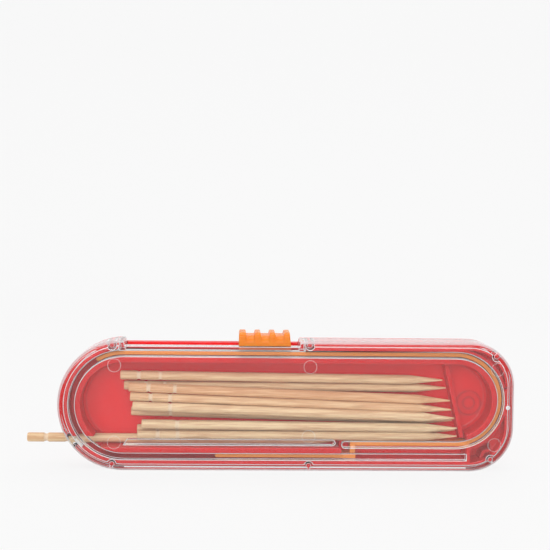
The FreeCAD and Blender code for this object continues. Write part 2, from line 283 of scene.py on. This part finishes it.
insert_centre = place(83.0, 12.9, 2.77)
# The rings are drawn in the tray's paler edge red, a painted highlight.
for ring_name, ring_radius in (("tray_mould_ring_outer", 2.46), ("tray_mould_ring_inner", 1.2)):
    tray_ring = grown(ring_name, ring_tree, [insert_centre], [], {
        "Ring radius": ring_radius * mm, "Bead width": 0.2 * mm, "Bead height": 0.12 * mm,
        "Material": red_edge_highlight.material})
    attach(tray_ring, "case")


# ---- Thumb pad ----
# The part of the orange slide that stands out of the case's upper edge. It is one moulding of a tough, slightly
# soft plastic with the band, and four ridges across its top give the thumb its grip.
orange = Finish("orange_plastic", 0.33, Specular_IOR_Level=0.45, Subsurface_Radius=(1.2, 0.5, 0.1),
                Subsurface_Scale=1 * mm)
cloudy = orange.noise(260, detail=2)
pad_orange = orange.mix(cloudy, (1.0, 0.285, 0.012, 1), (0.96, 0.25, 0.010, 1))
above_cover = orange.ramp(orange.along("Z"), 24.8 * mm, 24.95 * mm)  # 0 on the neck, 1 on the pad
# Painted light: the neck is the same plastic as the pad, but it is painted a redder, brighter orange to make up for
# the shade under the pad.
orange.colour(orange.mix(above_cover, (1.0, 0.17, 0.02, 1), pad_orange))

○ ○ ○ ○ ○

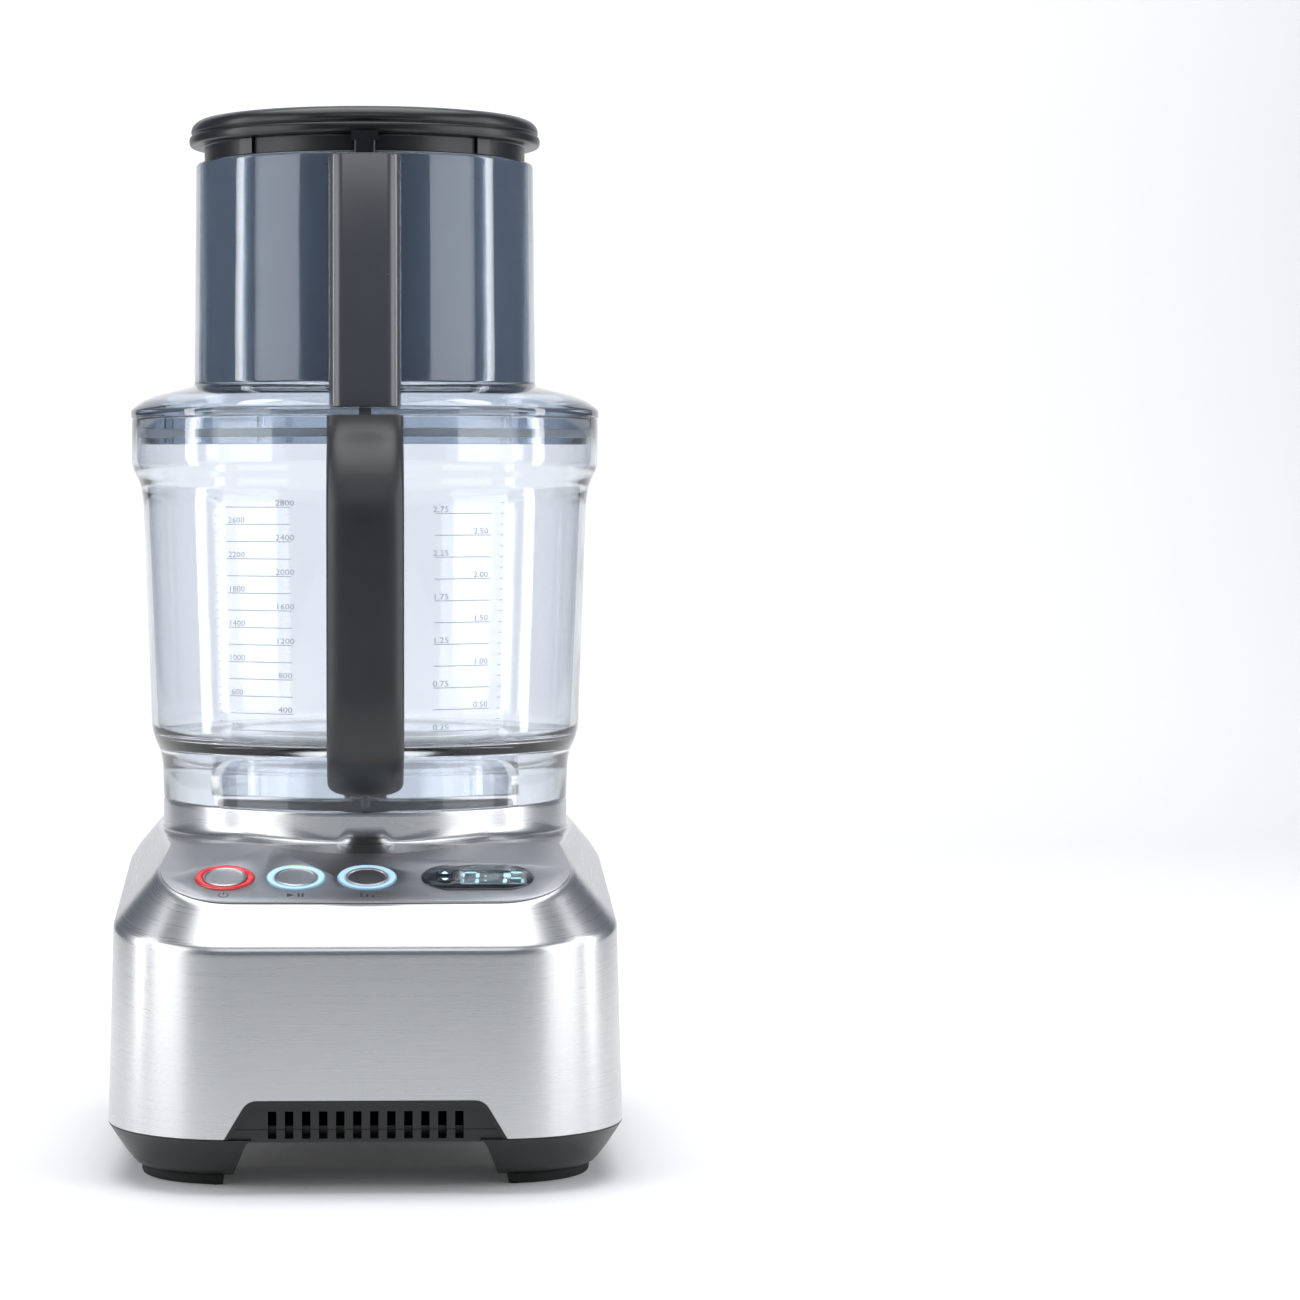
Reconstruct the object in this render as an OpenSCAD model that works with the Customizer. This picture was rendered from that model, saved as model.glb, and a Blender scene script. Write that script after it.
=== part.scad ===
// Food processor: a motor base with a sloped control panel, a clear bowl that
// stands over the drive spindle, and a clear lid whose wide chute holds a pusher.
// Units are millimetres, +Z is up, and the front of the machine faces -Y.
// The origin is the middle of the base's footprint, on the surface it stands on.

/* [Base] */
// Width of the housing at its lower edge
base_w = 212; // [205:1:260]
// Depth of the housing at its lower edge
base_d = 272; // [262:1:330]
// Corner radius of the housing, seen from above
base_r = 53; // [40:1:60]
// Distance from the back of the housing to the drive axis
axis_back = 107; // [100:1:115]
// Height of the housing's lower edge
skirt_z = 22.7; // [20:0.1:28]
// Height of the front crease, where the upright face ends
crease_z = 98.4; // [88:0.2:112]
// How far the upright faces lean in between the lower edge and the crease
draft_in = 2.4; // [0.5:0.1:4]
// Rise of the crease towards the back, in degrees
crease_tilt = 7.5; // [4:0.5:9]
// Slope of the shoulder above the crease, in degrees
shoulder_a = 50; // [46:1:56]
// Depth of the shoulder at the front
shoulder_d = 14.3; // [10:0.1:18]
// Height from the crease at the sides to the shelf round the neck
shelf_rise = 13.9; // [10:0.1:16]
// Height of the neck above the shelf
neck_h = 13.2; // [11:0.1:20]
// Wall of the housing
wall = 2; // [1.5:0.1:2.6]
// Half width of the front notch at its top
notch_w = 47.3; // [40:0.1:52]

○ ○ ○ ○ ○

WHAT YOU HAVE TO DO: Return exactly the lines from the line that has "Reconstruct the object" to the line that has "it stands on.", both of them included.

CORRECT RESPONSE:
Reconstruct the object in this render as an OpenSCAD model that works with the Customizer. This picture was rendered from that model, saved as model.glb, and a Blender scene script. Write that script after it.
=== part.scad ===
// Food processor: a motor base with a sloped control panel, a clear bowl that
// stands over the drive spindle, and a clear lid whose wide chute holds a pusher.
// Units are millimetres, +Z is up, and the front of the machine faces -Y.
// The origin is the middle of the base's footprint, on the surface it stands on.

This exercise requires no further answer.